Pepe Malas’s case had been separated from mine in a strange way; he was accused only of causing a minor public disturbance. His name scarcely appeared in the proceedings.
My aunt, naturally, knew all about it. She had also submitted a long report for the courts, informing on my depraved life-style and my counterrevolutionary activities. There was no escape.
Olga, Miguel’s wife, was returning to Paris shortly and perhaps for the last time, because she was also afraid that, at some point, they would no longer let her out of Cuba. I told her all about my problems. She said that once in Paris, she would contact my friends Jorge and Margarita Camacho, and my publisher. They would find some way to smuggle me out of the country. I told her that I was in immediate danger of being arrested before my trial, that it would be better for me to flee than to have to stand trial. I would hide somewhere and send Olga a telegram saying, “Send the flower book.” They could send an inflatable boat, a false passport with my photograph in it, and diving gear—something I could use to escape from the country.
These, to be sure, were farfetched hopes, born of despair, but hope is, after all, mostly for the desperate. I did not want to resign myself to imprisonment.
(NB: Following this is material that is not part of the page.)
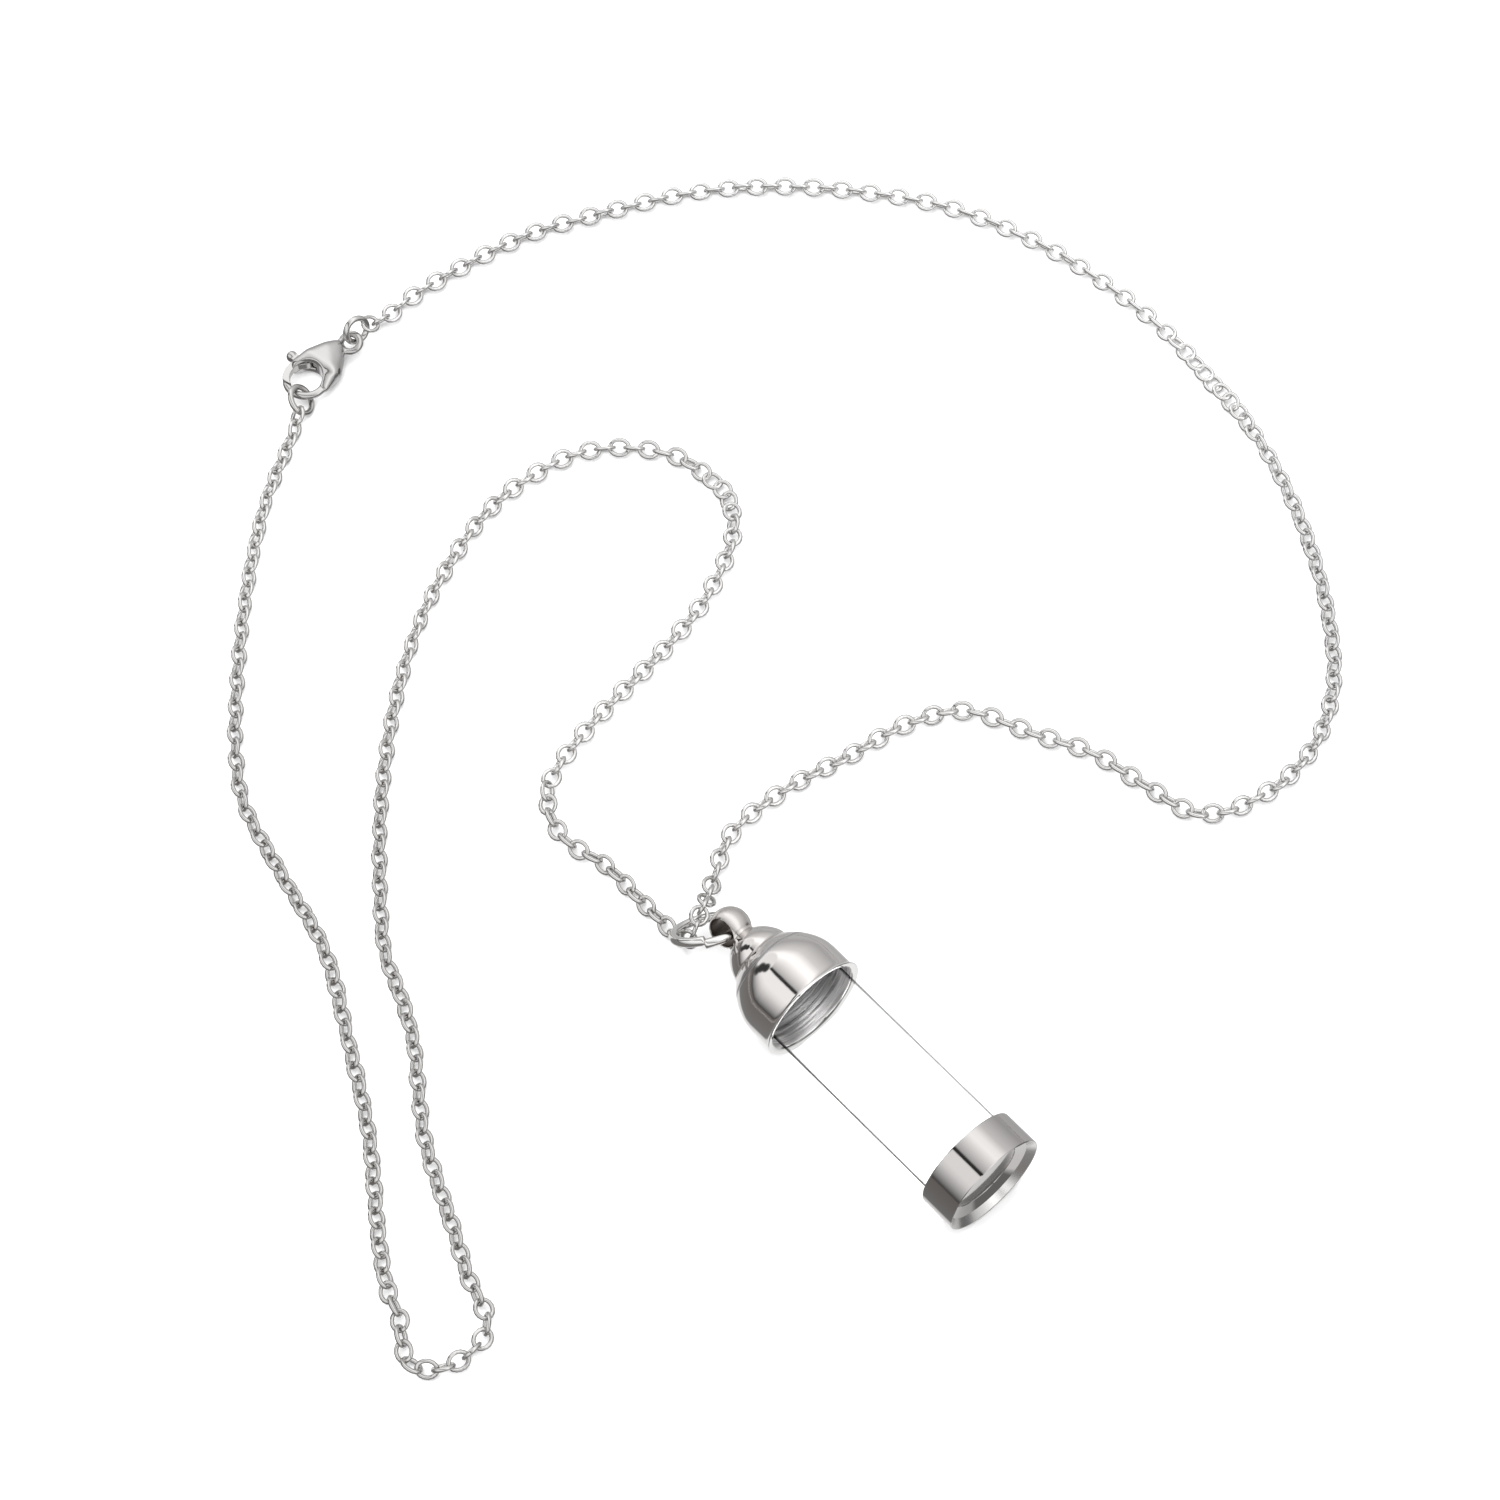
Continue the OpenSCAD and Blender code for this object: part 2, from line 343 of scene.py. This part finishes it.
# Glass tube
# A clear tube with fire polished ends, held in the cap and in the base cup.
# Where its wall is seen edge-on the glass is painted grey. This painted shade stands in for the dark
# surroundings seen in it, so its two sides show as thin lines, the left one painted darker.
glass_r = 5.2
glass_wall = 0.9
glass_start = 8.5
glass_end = 38.5
glass_in = glass_r - glass_wall
end_round = 0.3
glass_corners = [
    (glass_r, glass_start), (glass_r, glass_end), (glass_in, glass_end), (glass_in, glass_start)
]
glass_outline = rounded(glass_corners, end_round)
glass = lathe("glass_tube_clear", glass_outline * MM, ball_place, vial_axis, smooth_angle=60)
glass_clear = Paint("clear_glass")
glass_clear.set(Base_Color=(0.99, 0.995, 0.995, 1), Roughness=0.0, IOR=1.0, Transmission_Weight=1.0)


def glass_with_painted_edge_shade(name, level):
    """Glass whose colour is painted darker, to a level, where its wall is seen edge-on: painted shade at
    its edges.
    """
    paint = Paint(name)
    along = paint.node("LayerWeight", "Facing", {}, {"Blend": 0.5})
    painted_edge_shade_stops = [(0.0, 0.99), (0.66, 0.95), (0.75, level), (1.0, level / 2)]
    painted_edge_shade = paint.node("ValToRGB", "Color", {"stops": painted_edge_shade_stops}, {"Fac": along})
    paint.set(Base_Color=painted_edge_shade, Roughness=0.0, IOR=1.0, Transmission_Weight=1.0)
    return paint.material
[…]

Before Olga left, I quickly typed my poem “To Die in June, Gasping for Air”—I had given the draft to some friends who are still in Cuba—as well as “Leper Colony,” which begins with my experience in the Guanabo jail. Olga smuggled these long poems out.
I knew a beautiful black guy with whom I frequently made love amid the shrubbery of Monte Barreto. I could no longer make love in my aunt’s house because she had threatened to call the police. To be mounted by that man, naked and surrounded by nature, with the smell of fresh grass around us, was actually more exciting than it would have been in bed. I told him what was happening to me, and he asked me to meet him the next day at the beach; from there we would go to Guantánamo, and he would help me escape through the naval base.
That night I met Hiram Prado and Pepe Malas. I told Hiram about my decision to leave the country in a boat via the U.S. naval base at Guantánamo. Confiding my plans was, unquestionably, an act of extreme naïveté; in Cuba you cannot tell secrets to anybody. The next day I got up very early. I had already given my typewriter to the Abreu brothers, and they had provided me with some money for the trip to Guantánamo. The police, however, had gotten up even earlier.
I heard a knock at the door and went out on the balcony to take a look. Several cops had surrounded the house; they came in and arrested me at once. I was treated with unnecessary violence. They beat me, stripped me to see if I had any weapons, made me dress again, and escorted me to the patrol car. As I was getting into the car, my aunt opened the door; I saw her radiant face and expression of complicity as she looked at the cops who were arresting me.
They locked me up in a cell with twenty other people at the Miramar police station. Before being jailed, I was questioned briefly; major interrogations would come later. The questioner asked me why I had been arrested. I told him that I did not know, that I was free on bail and, therefore, my arrest was illegal. That was enough for the interrogator to beat me up.